Directive: Please quote exactly the opening lines of the data, from the first line to the one where "from mathutils import Matrix" appears.

Dataset content:

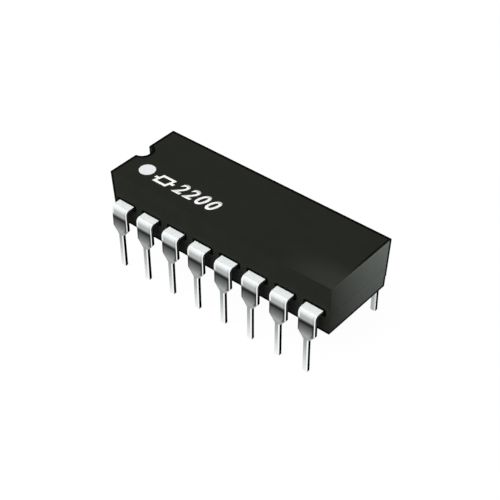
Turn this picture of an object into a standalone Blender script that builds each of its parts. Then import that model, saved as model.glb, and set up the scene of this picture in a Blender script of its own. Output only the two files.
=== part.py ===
# A sixteen-lead moulded thick film resistor network: eight printed resistors on an alumina
# substrate, soldered to two rows of bent leads and moulded into a black epoxy body.
# Metres, +Z up. The origin is on the plane of the lead tips, below the middle of the body.
# The index notch is at -X, and leads 1 to 8 run along -Y from -X to +X.

import math

import bmesh
import bpy
from mathutils import Matrix

MM = 0.001

# Leads
LEADS_PER_ROW = 8
LEAD_PITCH = 2.54 * MM
ROW_SPACING = 8.18 * MM
LEAD_THICKNESS = 0.25 * MM
LEAD_WIDTH = 1.50 * MM
PIN_WIDTH = 0.46 * MM
PIN_LENGTH = 3.03 * MM
TAPER_HEIGHT = 0.66 * MM
WIDE_DROP = 1.765 * MM
BEND_RADIUS = 0.225 * MM
TIP_CHAMFER = 0.08 * MM
LEAD_EDGE_ROUND = 0.02 * MM
SHOULDER_REACH = 0.64 * MM

# Lead ends inside the body
TAB_WIDTH = 1.10 * MM
TAB_OVERLAP = 0.75 * MM
TAB_NECK = 0.20 * MM

# Moulded body
MOULD_ROOF = 2.37 * MM
MOULD_FLOOR = 0.955 * MM
END_WALL = 0.655 * MM
SIDE_WALL = 0.92 * MM
UPPER_DRAFT = math.radians(2.0)
LOWER_DRAFT = math.radians(2.0)
STEP_HEIGHT = 1.08 * MM
STEP_DEPTH = 0.02 * MM
FLASH_HEIGHT = 0.05 * MM
FLASH_PROUD = 0.006 * MM
BODY_EDGE_ROUND = 0.04 * MM
NOTCH_RADIUS = 0.73 * MM
NOTCH_DEPTH = 1.20 * MM
EJECTOR_RADIUS = 0.80 * MM
EJECTOR_DEPTH = 0.06 * MM
EJECTOR_SPACING = 12.70 * MM

# Ceramic substrate and what is printed and soldered on it
SUBSTRATE_THICKNESS = 0.635 * MM
PAD_WIDTH = 1.36 * MM
PAD_THICKNESS = 0.03 * MM
PAD_EDGE_MARGIN = 0.08 * MM
SOLDER_BED = 0.04 * MM
SOLDER_RISE = 0.16 * MM
SOLDER_FOOT = 0.11 * MM
SOLDER_TOP_SHARE = 0.45
FILM_WIDTH = 1.00 * MM
FILM_THICKNESS = 0.03 * MM
FILM_OVERLAP = 0.20 * MM
TRIM_KERF = 0.06 * MM
TRIM_DEPTH = 0.42 * MM
TRIM_LEG = 0.50 * MM
GLAZE_THICKNESS = 0.03 * MM
GLAZE_BORDER = 0.12 * MM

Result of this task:
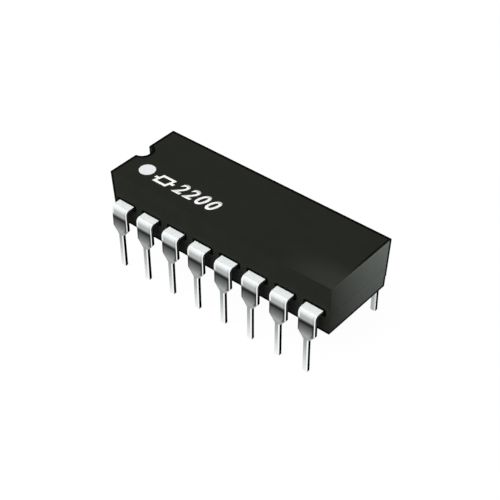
Turn this picture of an object into a standalone Blender script that builds each of its parts. Then import that model, saved as model.glb, and set up the scene of this picture in a Blender script of its own. Output only the two files.
=== part.py ===
# A sixteen-lead moulded thick film resistor network: eight printed resistors on an alumina
# substrate, soldered to two rows of bent leads and moulded into a black epoxy body.
# Metres, +Z up. The origin is on the plane of the lead tips, below the middle of the body.
# The index notch is at -X, and leads 1 to 8 run along -Y from -X to +X.

import math

import bmesh
import bpy
from mathutils import Matrix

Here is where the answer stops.